***** Material shown *****
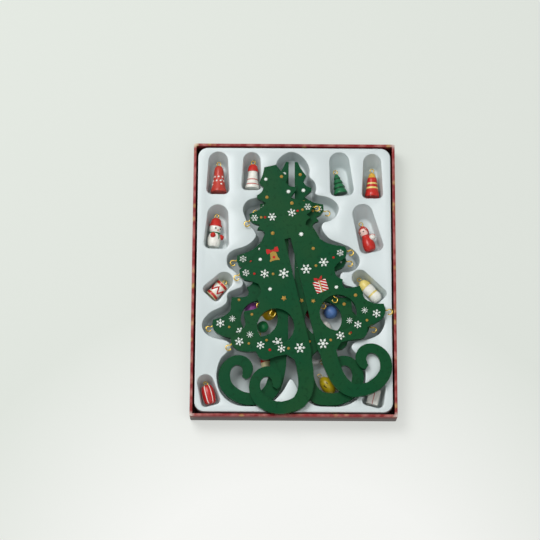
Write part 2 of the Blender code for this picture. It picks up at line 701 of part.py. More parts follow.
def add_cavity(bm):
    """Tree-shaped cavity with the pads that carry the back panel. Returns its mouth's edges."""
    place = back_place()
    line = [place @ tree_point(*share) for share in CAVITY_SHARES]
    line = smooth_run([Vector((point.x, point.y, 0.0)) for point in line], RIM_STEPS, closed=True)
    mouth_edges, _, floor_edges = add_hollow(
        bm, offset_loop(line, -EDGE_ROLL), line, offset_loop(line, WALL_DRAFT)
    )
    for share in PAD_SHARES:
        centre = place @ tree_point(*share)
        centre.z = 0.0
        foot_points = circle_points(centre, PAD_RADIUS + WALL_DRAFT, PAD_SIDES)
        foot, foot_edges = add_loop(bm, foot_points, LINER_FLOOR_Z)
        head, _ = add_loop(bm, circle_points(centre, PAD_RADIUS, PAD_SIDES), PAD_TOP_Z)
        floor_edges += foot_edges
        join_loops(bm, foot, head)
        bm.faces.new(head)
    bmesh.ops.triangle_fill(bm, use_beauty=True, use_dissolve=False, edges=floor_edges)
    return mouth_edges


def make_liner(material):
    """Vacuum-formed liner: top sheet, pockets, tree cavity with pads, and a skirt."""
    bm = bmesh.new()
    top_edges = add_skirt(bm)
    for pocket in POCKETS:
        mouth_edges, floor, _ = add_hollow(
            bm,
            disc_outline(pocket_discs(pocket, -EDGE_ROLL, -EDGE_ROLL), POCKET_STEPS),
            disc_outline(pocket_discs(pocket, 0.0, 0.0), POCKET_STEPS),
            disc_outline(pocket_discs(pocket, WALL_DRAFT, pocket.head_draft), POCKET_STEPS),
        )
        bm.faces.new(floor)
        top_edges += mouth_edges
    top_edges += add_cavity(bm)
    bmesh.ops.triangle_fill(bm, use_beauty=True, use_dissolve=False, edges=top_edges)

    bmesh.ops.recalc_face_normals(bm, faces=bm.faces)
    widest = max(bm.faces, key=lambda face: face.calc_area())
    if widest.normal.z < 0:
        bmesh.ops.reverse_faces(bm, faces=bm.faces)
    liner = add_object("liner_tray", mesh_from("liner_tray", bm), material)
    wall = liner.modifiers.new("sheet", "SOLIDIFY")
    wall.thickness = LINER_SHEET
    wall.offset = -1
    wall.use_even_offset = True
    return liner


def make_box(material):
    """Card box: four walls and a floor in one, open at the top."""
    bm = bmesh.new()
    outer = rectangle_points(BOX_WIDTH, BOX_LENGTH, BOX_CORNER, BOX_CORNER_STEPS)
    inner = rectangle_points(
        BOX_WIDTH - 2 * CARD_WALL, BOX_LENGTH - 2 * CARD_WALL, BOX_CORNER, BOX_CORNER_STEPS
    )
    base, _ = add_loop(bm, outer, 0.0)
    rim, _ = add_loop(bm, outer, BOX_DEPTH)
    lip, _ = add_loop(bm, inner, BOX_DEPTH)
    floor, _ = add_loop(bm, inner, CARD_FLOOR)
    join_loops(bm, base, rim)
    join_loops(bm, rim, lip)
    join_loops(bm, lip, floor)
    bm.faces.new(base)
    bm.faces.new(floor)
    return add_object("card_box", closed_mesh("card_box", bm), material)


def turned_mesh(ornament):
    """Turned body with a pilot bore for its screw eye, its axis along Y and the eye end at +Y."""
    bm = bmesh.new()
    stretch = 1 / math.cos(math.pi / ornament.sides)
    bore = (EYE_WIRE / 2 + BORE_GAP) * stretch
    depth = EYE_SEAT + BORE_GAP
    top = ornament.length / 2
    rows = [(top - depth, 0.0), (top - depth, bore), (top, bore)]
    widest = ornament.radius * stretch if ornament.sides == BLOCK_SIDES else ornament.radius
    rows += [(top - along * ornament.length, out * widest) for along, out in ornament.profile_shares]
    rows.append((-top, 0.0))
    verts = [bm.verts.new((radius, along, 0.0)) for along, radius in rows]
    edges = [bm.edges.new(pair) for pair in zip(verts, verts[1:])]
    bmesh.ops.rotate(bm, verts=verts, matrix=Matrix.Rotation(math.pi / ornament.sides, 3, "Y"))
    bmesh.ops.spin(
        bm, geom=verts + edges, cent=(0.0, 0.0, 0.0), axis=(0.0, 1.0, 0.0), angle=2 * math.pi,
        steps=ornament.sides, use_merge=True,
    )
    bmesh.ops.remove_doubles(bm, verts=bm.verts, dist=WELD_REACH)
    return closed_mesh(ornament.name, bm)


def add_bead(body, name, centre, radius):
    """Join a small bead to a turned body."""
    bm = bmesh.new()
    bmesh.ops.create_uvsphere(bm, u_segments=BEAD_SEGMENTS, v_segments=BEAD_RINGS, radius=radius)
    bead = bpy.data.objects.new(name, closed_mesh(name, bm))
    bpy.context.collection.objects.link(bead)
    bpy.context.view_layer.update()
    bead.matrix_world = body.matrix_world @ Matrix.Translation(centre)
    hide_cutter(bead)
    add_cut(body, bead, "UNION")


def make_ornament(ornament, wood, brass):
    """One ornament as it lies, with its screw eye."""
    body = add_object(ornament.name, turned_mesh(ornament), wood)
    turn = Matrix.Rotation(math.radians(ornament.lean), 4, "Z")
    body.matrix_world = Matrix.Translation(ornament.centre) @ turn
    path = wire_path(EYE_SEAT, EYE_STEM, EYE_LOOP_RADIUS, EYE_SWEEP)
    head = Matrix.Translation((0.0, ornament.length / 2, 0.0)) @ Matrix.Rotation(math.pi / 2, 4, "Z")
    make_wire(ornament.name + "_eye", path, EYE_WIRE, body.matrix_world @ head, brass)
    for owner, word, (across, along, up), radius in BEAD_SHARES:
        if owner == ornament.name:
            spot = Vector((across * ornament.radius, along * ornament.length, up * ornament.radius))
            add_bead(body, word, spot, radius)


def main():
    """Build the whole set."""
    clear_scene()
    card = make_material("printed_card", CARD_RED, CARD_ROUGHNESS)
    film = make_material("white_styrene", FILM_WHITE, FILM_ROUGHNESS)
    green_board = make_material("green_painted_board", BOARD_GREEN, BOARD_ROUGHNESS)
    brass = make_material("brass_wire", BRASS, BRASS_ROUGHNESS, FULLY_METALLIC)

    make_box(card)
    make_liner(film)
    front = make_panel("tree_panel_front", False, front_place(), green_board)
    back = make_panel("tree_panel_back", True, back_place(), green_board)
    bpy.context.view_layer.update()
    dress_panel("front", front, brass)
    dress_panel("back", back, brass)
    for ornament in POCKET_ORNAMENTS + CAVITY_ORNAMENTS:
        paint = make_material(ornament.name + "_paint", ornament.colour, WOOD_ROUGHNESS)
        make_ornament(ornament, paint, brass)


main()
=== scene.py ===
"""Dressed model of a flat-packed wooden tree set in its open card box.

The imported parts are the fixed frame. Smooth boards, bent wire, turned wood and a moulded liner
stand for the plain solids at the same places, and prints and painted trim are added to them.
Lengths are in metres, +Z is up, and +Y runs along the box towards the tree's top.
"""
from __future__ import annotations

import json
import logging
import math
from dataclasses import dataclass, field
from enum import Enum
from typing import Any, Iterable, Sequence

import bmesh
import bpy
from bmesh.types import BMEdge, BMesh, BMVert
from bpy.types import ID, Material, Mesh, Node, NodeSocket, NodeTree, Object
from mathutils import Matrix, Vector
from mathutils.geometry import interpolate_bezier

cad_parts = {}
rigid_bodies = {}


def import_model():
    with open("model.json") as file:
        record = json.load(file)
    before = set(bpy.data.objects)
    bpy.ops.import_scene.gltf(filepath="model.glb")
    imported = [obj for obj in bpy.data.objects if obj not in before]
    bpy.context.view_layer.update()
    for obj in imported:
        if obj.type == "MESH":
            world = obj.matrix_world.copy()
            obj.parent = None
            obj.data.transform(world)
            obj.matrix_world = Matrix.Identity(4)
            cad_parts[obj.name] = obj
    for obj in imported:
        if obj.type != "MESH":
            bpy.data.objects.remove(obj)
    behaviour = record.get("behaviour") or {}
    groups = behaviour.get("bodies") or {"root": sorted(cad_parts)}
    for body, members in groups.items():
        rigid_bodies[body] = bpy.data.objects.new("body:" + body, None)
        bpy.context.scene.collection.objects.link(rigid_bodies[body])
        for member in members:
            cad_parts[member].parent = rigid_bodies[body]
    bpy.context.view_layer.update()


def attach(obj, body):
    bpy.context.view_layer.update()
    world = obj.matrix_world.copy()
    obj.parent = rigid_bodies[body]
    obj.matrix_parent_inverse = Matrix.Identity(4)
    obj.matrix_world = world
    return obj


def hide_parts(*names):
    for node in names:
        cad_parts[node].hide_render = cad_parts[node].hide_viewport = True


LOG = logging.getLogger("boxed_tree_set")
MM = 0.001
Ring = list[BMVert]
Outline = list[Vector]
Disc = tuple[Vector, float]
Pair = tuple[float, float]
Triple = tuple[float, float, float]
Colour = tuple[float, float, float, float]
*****
***** Material shown *****
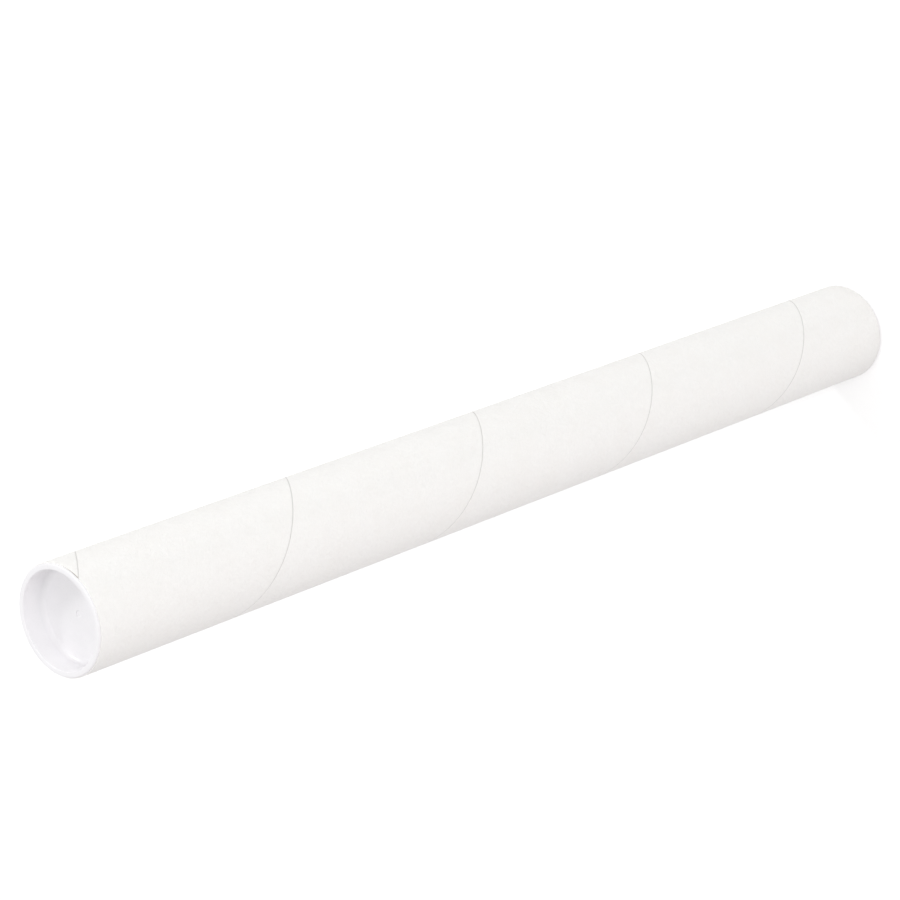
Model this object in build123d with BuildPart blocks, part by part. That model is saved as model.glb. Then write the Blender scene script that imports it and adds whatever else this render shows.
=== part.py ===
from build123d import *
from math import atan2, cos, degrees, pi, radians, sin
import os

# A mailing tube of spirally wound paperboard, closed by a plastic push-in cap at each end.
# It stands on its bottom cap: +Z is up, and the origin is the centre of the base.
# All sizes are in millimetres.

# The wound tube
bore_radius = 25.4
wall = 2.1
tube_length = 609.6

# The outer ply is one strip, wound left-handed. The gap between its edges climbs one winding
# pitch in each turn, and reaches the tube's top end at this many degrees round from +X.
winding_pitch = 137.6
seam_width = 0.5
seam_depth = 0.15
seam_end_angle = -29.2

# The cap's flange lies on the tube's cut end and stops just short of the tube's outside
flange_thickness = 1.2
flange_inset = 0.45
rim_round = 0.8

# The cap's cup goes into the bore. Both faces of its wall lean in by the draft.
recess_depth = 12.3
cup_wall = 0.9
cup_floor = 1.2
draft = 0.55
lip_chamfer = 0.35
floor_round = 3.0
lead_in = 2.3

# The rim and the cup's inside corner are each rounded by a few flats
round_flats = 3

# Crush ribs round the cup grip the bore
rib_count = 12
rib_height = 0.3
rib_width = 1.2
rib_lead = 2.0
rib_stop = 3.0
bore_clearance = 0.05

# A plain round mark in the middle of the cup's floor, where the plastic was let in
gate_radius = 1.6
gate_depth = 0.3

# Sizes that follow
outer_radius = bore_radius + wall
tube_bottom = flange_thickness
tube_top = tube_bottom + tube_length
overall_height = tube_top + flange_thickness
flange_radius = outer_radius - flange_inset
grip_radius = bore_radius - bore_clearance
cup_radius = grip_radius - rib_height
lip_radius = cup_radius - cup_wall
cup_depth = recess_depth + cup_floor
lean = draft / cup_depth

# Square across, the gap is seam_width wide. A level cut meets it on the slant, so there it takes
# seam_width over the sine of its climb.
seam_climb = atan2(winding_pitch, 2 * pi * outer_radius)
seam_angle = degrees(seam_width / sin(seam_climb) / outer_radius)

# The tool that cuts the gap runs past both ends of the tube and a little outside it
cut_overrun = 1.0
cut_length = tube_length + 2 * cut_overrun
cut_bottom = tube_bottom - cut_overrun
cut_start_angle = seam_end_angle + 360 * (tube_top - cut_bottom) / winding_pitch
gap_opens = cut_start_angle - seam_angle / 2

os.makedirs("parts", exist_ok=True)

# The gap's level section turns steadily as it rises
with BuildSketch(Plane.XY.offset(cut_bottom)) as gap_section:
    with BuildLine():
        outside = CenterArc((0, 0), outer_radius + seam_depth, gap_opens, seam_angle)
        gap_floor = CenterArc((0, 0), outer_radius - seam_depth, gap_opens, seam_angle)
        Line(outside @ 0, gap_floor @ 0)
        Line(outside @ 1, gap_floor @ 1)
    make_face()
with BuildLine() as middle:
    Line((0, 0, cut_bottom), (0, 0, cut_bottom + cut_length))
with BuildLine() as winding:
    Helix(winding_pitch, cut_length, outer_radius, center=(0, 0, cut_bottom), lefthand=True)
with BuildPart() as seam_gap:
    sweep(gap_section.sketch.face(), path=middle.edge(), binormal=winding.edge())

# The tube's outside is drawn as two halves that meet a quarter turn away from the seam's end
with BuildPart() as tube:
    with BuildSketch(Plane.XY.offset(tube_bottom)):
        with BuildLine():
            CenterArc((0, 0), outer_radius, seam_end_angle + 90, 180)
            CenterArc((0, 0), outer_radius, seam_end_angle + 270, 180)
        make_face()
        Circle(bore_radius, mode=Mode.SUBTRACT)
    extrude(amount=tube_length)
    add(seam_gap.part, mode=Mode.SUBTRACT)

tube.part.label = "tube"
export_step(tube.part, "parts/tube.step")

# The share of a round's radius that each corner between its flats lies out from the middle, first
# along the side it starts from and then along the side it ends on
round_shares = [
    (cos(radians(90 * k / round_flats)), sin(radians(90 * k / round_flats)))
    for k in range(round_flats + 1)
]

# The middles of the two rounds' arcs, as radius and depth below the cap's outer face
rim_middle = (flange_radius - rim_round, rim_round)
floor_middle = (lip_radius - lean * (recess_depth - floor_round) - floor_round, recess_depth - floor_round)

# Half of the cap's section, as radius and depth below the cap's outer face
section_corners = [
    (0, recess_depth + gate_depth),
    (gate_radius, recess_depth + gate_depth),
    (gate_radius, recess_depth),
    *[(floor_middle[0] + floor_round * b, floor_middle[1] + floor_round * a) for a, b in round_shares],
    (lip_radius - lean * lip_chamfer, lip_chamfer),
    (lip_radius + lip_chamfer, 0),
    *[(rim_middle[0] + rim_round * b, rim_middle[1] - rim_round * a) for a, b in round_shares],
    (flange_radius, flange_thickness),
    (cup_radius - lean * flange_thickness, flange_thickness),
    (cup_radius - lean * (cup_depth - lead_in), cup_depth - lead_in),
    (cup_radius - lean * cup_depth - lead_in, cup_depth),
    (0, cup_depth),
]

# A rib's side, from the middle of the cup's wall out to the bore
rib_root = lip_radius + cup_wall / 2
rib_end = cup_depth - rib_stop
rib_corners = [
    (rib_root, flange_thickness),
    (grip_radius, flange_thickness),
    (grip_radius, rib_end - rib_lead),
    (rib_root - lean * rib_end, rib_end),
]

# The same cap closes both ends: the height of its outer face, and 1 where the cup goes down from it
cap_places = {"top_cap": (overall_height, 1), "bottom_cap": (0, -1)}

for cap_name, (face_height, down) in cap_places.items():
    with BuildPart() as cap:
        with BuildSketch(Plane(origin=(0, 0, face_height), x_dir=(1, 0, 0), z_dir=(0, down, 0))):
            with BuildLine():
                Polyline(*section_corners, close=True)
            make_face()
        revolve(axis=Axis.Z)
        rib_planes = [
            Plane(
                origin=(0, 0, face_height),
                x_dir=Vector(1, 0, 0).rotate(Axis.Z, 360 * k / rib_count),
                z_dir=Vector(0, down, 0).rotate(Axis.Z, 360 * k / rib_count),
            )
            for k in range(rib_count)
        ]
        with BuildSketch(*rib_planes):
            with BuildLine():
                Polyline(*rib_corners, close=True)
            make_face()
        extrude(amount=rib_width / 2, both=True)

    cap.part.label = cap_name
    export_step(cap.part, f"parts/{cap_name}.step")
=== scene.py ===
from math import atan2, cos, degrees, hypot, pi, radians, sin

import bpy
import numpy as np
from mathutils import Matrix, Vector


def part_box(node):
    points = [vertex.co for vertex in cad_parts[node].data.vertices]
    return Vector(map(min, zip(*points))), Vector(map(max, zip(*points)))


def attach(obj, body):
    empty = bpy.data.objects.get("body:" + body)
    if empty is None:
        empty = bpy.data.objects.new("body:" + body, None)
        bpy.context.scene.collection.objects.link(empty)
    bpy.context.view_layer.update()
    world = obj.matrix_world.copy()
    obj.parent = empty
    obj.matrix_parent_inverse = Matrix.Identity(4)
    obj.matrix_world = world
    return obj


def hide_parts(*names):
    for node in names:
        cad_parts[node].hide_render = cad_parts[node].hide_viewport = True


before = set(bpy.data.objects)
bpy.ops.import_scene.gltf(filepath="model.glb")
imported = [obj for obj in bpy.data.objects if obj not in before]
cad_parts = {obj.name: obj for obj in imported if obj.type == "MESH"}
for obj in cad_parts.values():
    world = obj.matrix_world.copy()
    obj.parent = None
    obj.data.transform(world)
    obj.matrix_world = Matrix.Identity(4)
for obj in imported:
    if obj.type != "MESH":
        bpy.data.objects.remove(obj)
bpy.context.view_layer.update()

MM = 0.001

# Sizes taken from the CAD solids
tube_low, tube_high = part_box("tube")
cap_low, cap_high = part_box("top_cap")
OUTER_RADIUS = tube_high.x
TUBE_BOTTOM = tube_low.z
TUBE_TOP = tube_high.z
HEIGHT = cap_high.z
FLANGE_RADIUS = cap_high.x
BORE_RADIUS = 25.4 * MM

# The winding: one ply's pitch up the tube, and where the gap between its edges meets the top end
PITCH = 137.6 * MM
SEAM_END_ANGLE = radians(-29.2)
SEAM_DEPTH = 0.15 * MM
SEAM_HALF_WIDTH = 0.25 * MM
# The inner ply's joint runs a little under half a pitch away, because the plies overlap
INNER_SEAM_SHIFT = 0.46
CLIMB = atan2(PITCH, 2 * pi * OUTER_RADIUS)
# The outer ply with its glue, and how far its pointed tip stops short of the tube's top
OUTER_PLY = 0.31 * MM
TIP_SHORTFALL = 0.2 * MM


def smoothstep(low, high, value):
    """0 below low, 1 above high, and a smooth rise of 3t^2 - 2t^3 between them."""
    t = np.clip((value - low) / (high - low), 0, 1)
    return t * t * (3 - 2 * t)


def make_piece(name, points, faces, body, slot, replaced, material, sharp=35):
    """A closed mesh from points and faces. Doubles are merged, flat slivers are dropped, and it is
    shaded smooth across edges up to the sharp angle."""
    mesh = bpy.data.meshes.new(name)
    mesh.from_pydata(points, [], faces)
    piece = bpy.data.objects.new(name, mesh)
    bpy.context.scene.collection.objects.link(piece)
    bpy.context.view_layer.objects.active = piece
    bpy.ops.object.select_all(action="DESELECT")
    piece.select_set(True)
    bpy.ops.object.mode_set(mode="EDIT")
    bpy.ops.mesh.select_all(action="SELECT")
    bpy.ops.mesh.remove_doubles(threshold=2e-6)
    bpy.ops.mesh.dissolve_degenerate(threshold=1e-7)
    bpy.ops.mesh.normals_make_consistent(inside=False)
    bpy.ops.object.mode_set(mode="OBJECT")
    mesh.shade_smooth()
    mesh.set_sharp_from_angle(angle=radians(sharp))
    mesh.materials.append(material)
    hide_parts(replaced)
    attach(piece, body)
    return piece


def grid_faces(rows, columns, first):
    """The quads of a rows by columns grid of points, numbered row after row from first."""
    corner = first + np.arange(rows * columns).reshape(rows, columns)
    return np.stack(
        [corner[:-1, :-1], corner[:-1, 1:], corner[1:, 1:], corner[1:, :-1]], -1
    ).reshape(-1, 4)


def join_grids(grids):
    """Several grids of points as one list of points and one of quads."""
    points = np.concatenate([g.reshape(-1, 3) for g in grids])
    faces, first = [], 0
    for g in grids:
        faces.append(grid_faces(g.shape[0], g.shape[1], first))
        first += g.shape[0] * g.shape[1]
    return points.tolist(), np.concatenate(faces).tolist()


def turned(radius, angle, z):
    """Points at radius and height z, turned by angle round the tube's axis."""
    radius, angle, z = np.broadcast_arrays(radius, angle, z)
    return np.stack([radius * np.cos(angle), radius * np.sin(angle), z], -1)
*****
### What you need to do
Gather every line containing the word "before" and copy it.

### Solution for this exercise
    before = set(bpy.data.objects)
    imported = [obj for obj in bpy.data.objects if obj not in before]
before = set(bpy.data.objects)
imported = [obj for obj in bpy.data.objects if obj not in before]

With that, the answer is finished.